===== EXERCISE DATA

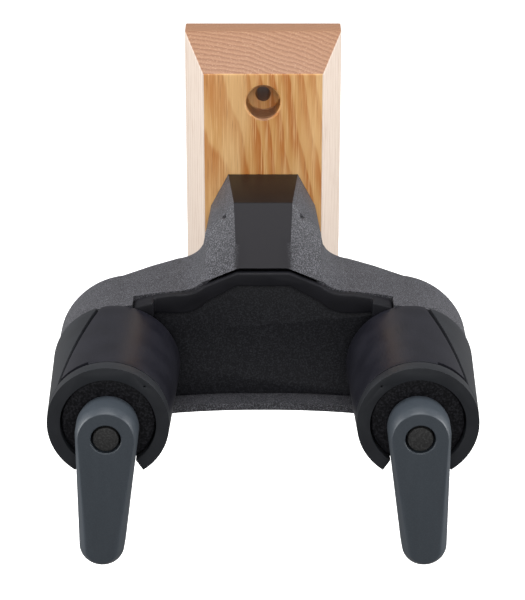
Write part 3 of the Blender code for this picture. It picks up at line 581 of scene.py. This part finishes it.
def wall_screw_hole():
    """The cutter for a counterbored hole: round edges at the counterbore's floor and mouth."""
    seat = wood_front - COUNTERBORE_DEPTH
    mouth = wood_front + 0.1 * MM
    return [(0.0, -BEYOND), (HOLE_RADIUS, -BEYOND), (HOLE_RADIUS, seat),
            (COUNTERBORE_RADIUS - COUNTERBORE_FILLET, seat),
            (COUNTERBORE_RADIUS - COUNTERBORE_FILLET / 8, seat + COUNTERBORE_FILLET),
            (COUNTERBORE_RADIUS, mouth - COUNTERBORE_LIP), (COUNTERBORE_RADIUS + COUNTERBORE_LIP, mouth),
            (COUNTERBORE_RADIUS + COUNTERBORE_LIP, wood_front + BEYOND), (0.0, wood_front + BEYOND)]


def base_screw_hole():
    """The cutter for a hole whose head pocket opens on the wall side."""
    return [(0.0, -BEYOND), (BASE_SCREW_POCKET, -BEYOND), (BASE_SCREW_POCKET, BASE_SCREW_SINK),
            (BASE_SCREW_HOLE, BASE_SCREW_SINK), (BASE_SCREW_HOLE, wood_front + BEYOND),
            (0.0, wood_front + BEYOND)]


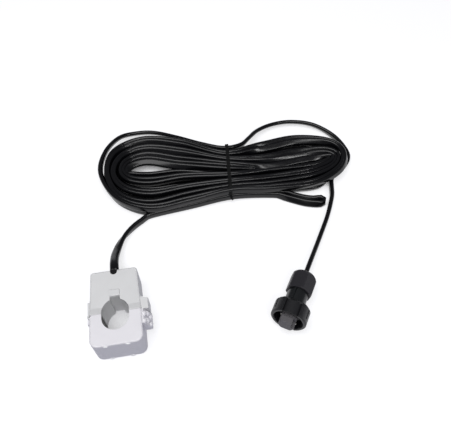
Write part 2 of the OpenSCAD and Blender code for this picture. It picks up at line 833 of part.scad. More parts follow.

==========

**EXERCISE REQUIREMENTS**
Repeat the records above exactly.

**SOLUTION FOR THIS PROBLEM**
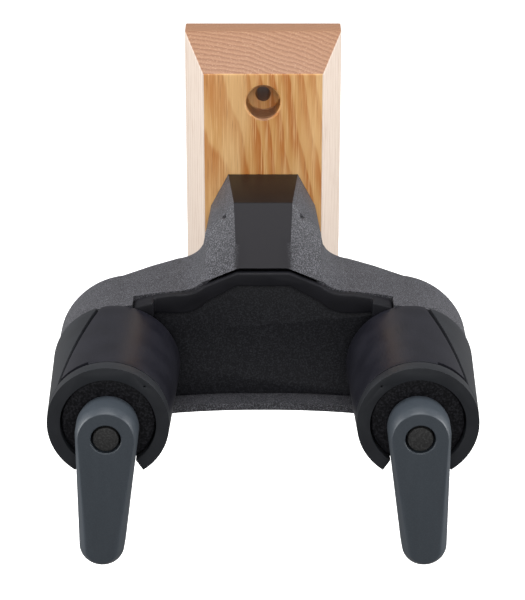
Write part 3 of the Blender code for this picture. It picks up at line 581 of scene.py. This part finishes it.
def wall_screw_hole():
    """The cutter for a counterbored hole: round edges at the counterbore's floor and mouth."""
    seat = wood_front - COUNTERBORE_DEPTH
    mouth = wood_front + 0.1 * MM
    return [(0.0, -BEYOND), (HOLE_RADIUS, -BEYOND), (HOLE_RADIUS, seat),
            (COUNTERBORE_RADIUS - COUNTERBORE_FILLET, seat),
            (COUNTERBORE_RADIUS - COUNTERBORE_FILLET / 8, seat + COUNTERBORE_FILLET),
            (COUNTERBORE_RADIUS, mouth - COUNTERBORE_LIP), (COUNTERBORE_RADIUS + COUNTERBORE_LIP, mouth),
            (COUNTERBORE_RADIUS + COUNTERBORE_LIP, wood_front + BEYOND), (0.0, wood_front + BEYOND)]


def base_screw_hole():
    """The cutter for a hole whose head pocket opens on the wall side."""
    return [(0.0, -BEYOND), (BASE_SCREW_POCKET, -BEYOND), (BASE_SCREW_POCKET, BASE_SCREW_SINK),
            (BASE_SCREW_HOLE, BASE_SCREW_SINK), (BASE_SCREW_HOLE, wood_front + BEYOND),
            (0.0, wood_front + BEYOND)]


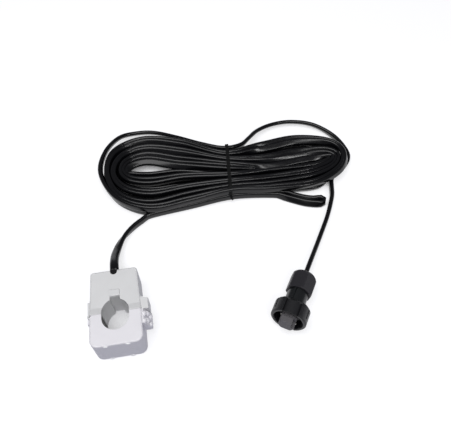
Write part 2 of the OpenSCAD and Blender code for this picture. It picks up at line 833 of part.scad. More parts follow.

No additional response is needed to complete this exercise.